Syarifudin memastikan warga desanya paling sedikit membuka kebun sawit di TNTN. Tercatat ada 850 warga baik Bagan Limau maupun luar desa Bagan Limau dengan luas kebun sekitar 1739 hektar yang teridentifikasi. Kebun yang dibuka warga tersebut juga bukan sebagai perambah karena awalnya lahan tersebut di buka oleh PT Indopramesti yang mengambil kayu alam dan di tahun 2002 digarap masyarakat dan garapan tersebut sudah didata sesuai Undang undang Cipta Kerja ( UUCK ). Serta sudah dilaporkan ke Balai TNTN, sesuai ketentuan Undang-undang Cipta Kerja, namun hanya sekitar 200 hektar yang sudah diferivikasi dan hasilnya sampai saat ini belum jelas.


Saat ditanya mengenai informasi adanya Surat Keterangan Tanah atau SKT yang dikeluarkan desa, Syarifudin memastikan tidak ada SKT dalam kawasan Konservasi yang dikeluarkan desa hanya Surat Keterangan Desa (SKD) .


"Kalau SKD gunanya untuk mengidentifikasi kebun-kebun masyarakat agar tidak terjadi persengketaan antara penggarap yang satu dan lainnya serta dapat mengantisipasi terjadinya hal-hal yang tidak diinginkan seperti salah satu contohnya kebakaran, Dengan adanya surat keterangan desa tersebut maka kami dari pihak Pemerintah desa dapat mengidentifikasi kalau terjadi kebakaran itu garapan siapa dan siapa yang harus bertanggung jawab Apabila terjadi kebakaran di lahan tersebut dan juga untuk surat keterangan Desa ini yang kami terbitkan juga tidak serta-merta semua Kebun Dalam kawasan bisa kami terbitkan melainkan garapan yang sudah memiliki hasil produksi atau sudah ada tanamanya minimal 5 tahun berturut-turut dikuasainya, Fungsinya lebih pas pendataan. Kalau tak didata, kalau terjadi kebakaran lahan, masak Kades tak tau siapa pengelolaan lahan, " tukasnya.


Karena itu, Syarifudin sangat mengharapkan keadilan dan kebijaksanaan pemerintah dalam mengupayakan pemulihan kawasan hutan di TNTN. Solusi terbaiknya, menurutnya adalah masyarakat diberi kesempatan mengelola kebun untuk satu kali masa daur. Waktunya bisa 15 tahun atau masyarakat ataupun warga diberi kesempatan di sela-selanya untuk melakukan kegiatan penanaman yang memiliki nilai ekonomi tinggi agar tanaman sawitnya dapat dimusnahkan ke depannya, Selama masa daur, sambil mengelola kebun sawit, warga mulai menanam bibit tanaman kehidupan agar mata pencarian masyarakat kami tidak terputus seketika.

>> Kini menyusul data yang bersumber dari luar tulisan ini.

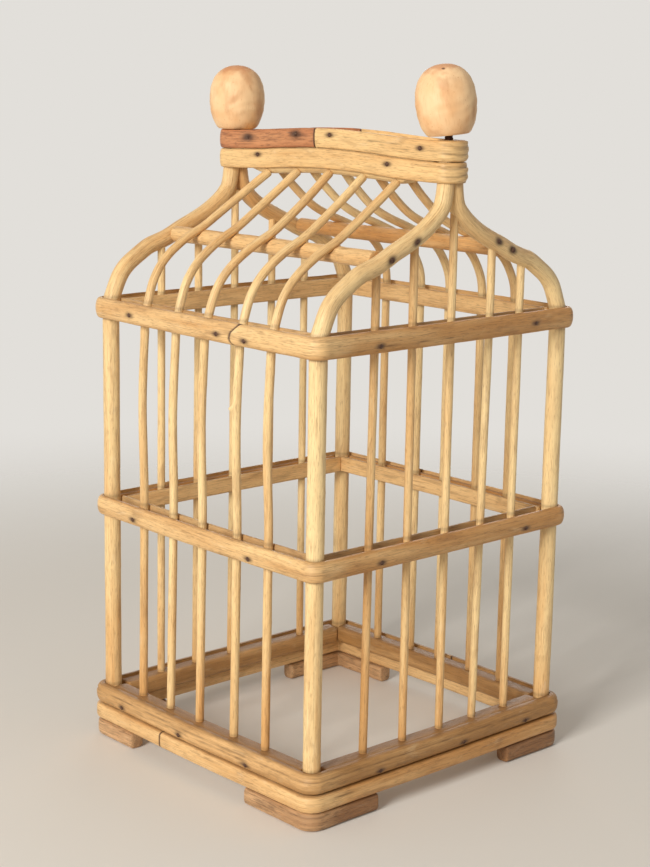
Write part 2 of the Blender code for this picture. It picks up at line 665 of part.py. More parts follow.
def build():
    clear_scene()
    parts = make_collection("bamboo_cage")
    guides = make_collection("cutters")

    straw = make_material("straw_rattan", (0.78, 0.56, 0.30), 0.45)
    honey = make_material("honey_rattan", (0.66, 0.42, 0.19), 0.45)
    brown = make_material("brown_rattan", (0.46, 0.27, 0.12), 0.50)
    peach = make_material("turned_wood", (0.78, 0.52, 0.31), 0.60)
    iron = make_material("dark_iron", (0.06, 0.04, 0.03), 0.45, 0.8)

    # Bars and ribs, each with a slightly fatter copy that drills its sockets.
    drills = {}
    for wall, places, line_of, diameter, kind in (
            (FRONT, FRONT_BAR_SHARES, rib_line, RIB_DIAMETER, "rib"),
            (BACK, BACK_BAR_SHARES, rib_line, RIB_DIAMETER, "rib"),
            (RIGHT, RIGHT_BAR_SHARES, gable_bar_line, GABLE_BAR_DIAMETER, "bar"),
            (LEFT, LEFT_BAR_SHARES, gable_bar_line, GABLE_BAR_DIAMETER, "bar")):
        drills[wall.name] = []
        for number, shares in enumerate(places, 1):
            name = "%s_%s_%d" % (wall.name, kind, number)
            pole(name, line_of(wall, shares), diameter, straw, parts, BAR_RESOLUTION)
            line = line_of(wall, shares, GAP)
            drill = pole(name + "_drill", line, diameter + 2 * GAP, straw, guides, BAR_RESOLUTION)
            drills[wall.name].append(make_guide(as_mesh(drill)))

    # Rails and strips of each wall. Those of the gables butt against those of the long sides.
    for wall in (FRONT, RIGHT, BACK, LEFT):
        gable = wall in (RIGHT, LEFT)
        bar_radius = GABLE_BAR_DIAMETER / 2 if gable else RIB_DIAMETER / 2
        rail_reach = wall.half - (RAIL_REACH_IN if gable else POST_RADIUS) - GAP
        base = strip("base_rail_" + wall.name, wall, -RAIL_REACH_IN, POST_RADIUS, UPPER_HOOP_BOTTOM,
                     UPPER_HOOP_TOP - STRIP_DROP, rail_reach, BLOCK_SIDES, brown, parts, guides)
        base = as_mesh(base)
        for drill in drills[wall.name]:
            cut(base, drill)
        bar_back = -BAR_INSET - bar_radius - GAP
        strip_inside = bar_back - INNER_STRIP_THICKNESS
        long_inside = -BAR_INSET - RIB_DIAMETER / 2 - GAP - INNER_STRIP_THICKNESS
        strip_reach = wall.half + long_inside - GAP if gable else wall.half - POST_RADIUS / 2 - 2 * GAP
        for level, bottom, height in (("mid", MID_HOOP_BOTTOM, MID_HOOP_HEIGHT),
                                      ("top", TOP_HOOP_BOTTOM, TOP_HOOP_HEIGHT)):
            inner = strip("%s_inner_strip_%s" % (level, wall.name), wall, strip_inside, bar_back,
                          bottom + STRIP_DROP, bottom + height - STRIP_DROP, strip_reach,
                          STRIP_SIDES, honey, parts, guides)
            if level == "top" and not gable:
                inner = as_mesh(inner)
                for drill in drills[wall.name]:
                    cut(inner, drill)
        strip("mid_filler_" + wall.name, wall, -BAR_INSET + bar_radius + GAP, POST_RADIUS,
              MID_HOOP_BOTTOM + STRIP_DROP, MID_HOOP_BOTTOM + MID_HOOP_HEIGHT - STRIP_DROP,
              wall.half - POST_RADIUS - GAP, STRIP_SIDES, honey, parts, guides)

    # Hoops round the posts.
    hoop("base_hoop_lower", rounded_block(LOWER_HOOP_THICKNESS, LOWER_HOOP_HEIGHT),
         LOWER_HOOP_REACH - LOWER_HOOP_THICKNESS, LOWER_HOOP_THICKNESS,
         (LOWER_HOOP_BOTTOM, LOWER_HOOP_HEIGHT), (FRONT, LOWER_HOOP_JOINT_SHARE), honey, parts, guides)
    for name, thickness, bottom, height, joint in (
            ("base_hoop_upper", UPPER_HOOP_THICKNESS, UPPER_HOOP_BOTTOM, UPPER_HOOP_HEIGHT,
             (BACK, UPPER_HOOP_JOINT_SHARE)),
            ("mid_hoop", MID_HOOP_THICKNESS, MID_HOOP_BOTTOM, MID_HOOP_HEIGHT,
             (BACK, MID_HOOP_JOINT_SHARE)),
            ("top_hoop", TOP_HOOP_THICKNESS, TOP_HOOP_BOTTOM, TOP_HOOP_HEIGHT,
             (FRONT, TOP_HOOP_JOINT_SHARE))):
        hoop(name, half_round(thickness, height), HOOP_INSIDE, thickness, (bottom, height), joint,
             honey, parts, guides)

    # Feet.
    for corner, x_sense, y_sense, x_share, y_share in FOOT_ARM_SHARES:
        foot("foot_" + corner, x_sense, y_sense, FOOT_ARM * x_share, FOOT_ARM * y_share,
             brown, parts, guides)

    # Ridge: the core takes the ribs, and the bands run round it and the post tops.
    core = ridge_core("ridge_core", straw, parts, guides)
    for wall in (FRONT, BACK):
        for drill in drills[wall.name]:
            cut(core, drill)
    front_joint = (1 + BAND_FRONT_JOINT_SHARE) / 2
    back_joint = 2 + (1 - BAND_BACK_JOINT_SHARE) / 2
    band("ridge_band_lower", RIDGE_BOTTOM, back_joint, back_joint + 4, honey, parts, guides)
    band("ridge_band_upper_right", UPPER_BAND_BOTTOM, front_joint, back_joint, honey, parts, guides)
    band("ridge_band_upper_left", UPPER_BAND_BOTTOM, back_joint, front_joint + 4, brown, parts, guides)

    # Finials on their screws: the left one stands straight, the right one leans, not quite
    # screwed home.
    screw_holes = []
    for side, x_sense, lean in (("left", -1, 0.0), ("right", 1, FINIAL_LEAN)):
        ball = finial("finial_" + side, peach, parts)
        screw = finial_screw("finial_screw_" + side, iron, parts)
        x = x_sense * (HALF_LENGTH - FINIAL_INSETS[side])
        raised = FINIAL_RAISES[side]
        axis = place_finial("finial_axis_" + side, x, lean, raised, ball, screw, parts)
        bpy.context.view_layer.update()
        top = axis.matrix_world @ Vector((0, 0, OVERRUN))
        bottom = axis.matrix_world @ Vector((0, 0, -SCREW_BITE - GAP))
        screw_holes.append(cylinder_between("screw_hole_" + side, bottom, top, SCREW_HOLE_DIAMETER, guides))

    # Posts: planed where they meet, drilled for the gable bars, the screws and the nails.
    for y_name, y_sense in (("front", -1), ("back", 1)):
        plane = box("planed_" + y_name, (0.0, -y_sense * (HALF_WIDTH - GAP) / 2, RIDGE_BOTTOM),
                    (2 * HALF_LENGTH + 2 * POST_DIAMETER, HALF_WIDTH, HALF_WIDTH), guides)
        nail_hole = purlin_nail("nail_hole_" + y_name, 1, y_sense, iron, guides, GAP)
        make_guide(nail_hole)
        for x_name, x_sense, wall in (("left", -1, LEFT), ("right", 1, RIGHT)):
            post = corner_post("post_%s_%s" % (y_name, x_name), x_sense, y_sense, straw, parts)
            cut(post, plane)
            cut(post, screw_holes[0 if x_sense < 0 else 1])
            reach = arch_offset(RIDGE_BOTTOM) + POST_RADIUS
            for drill, shares in zip(drills[wall.name], LEFT_BAR_SHARES if x_sense < 0 else RIGHT_BAR_SHARES):
                if shares[1] * y_sense > 0 or abs(shares[1] * wall.half) < reach:
                    cut(post, drill)
            if x_sense > 0:
                cut(post, nail_hole)
        purlin = roof_purlin("purlin_" + y_name, y_sense, honey, parts)
        for drill in drills[y_name]:
            cut(purlin, drill)
        cut(purlin, nail_hole)
        purlin_nail("purlin_nail_" + y_name, 1, y_sense, iron, parts)


if __name__ == "__main__":
    build()
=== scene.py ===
# %% [markdown]
# # A rattan bird cage, dressed for the camera
# The cage is bent and nailed from rattan: thick poles for the corner posts, thin ones for the
# bars, and split cane for the hoops. The packed model gives every piece its place. Its plain
# solids could be given a wood finish as they are, but would look machined. So this lesson
# puts a smooth, grained, slightly uneven surface over each piece and lights the whole.

# %% Load the fixed frame
import math

import bpy
import numpy as np
from mathutils import Matrix, Vector


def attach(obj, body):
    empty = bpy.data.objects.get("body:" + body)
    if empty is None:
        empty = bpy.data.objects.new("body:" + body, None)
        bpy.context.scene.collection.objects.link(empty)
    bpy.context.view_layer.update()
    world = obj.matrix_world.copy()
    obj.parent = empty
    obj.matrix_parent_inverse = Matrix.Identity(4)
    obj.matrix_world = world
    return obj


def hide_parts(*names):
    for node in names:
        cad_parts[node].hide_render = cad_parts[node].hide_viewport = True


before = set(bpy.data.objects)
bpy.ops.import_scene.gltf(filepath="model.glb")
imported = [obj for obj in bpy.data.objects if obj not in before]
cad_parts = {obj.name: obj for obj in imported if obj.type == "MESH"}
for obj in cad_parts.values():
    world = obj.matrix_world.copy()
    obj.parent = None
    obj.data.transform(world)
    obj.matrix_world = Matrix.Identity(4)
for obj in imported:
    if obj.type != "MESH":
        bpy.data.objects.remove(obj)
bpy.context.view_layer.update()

# %% [markdown]
# ## The cage's measures
# The lines that follow are drawn from a few measures, the same ones that the solids were cut
# from. They could be read off the solids' corners, but a named measure says what it is for.
# Lengths are in metres, and the cage stands on the table at level zero.

# %% Measures
MM = 0.001
HALF_LENGTH, HALF_WIDTH = 83.0 * MM, 86.0 * MM
GAP = 0.3 * MM
POST, RIB, BAR = 9.0 * MM, 4.6 * MM, 4.3 * MM
UPPER_HOOP_BOTTOM, UPPER_HOOP_HEIGHT, UPPER_HOOP_THICKNESS = 19.1 * MM, 10.8 * MM, 4.9 * MM
UPPER_HOOP_TOP = UPPER_HOOP_BOTTOM + UPPER_HOOP_HEIGHT
MID_HOOP_BOTTOM, MID_HOOP_HEIGHT = 127.3 * MM, 10.5 * MM
TOP_HOOP_BOTTOM, TOP_HOOP_HEIGHT = 235.8 * MM, 11.2 * MM
TOP_HOOP_TOP = TOP_HOOP_BOTTOM + TOP_HOOP_HEIGHT
HOOP_THICKNESS = 3.5 * MM
HOOP_INSIDE = POST / 2 + GAP
RIDGE_BOTTOM, RIDGE_BAND_HEIGHT = 315.1 * MM, 10.3 * MM
UPPER_BAND_BOTTOM = RIDGE_BOTTOM + RIDGE_BAND_HEIGHT + GAP
RIDGE_TOP = UPPER_BAND_BOTTOM + RIDGE_BAND_HEIGHT
print("from the table to the ridge's top:", round(RIDGE_TOP / MM, 1), "mm")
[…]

"Dengan demikian masyarakat punya waktu menyiapkan usaha pengganti. Sumber ekonomi tak langsung ditutup, " tegasnya.


Sebagai wujud perlindungan pada masyarakat yang memiliki kebun di bawah 5 hektar apabila tidak ada perlakuan khusus dengan memberi kesempatan mereka untuk berbenah, Syarifudin mengaku siap pasang badan. Mrmimpin di garis terdepan untuk memperjuangkan solusi terbaik bagi masyarakat.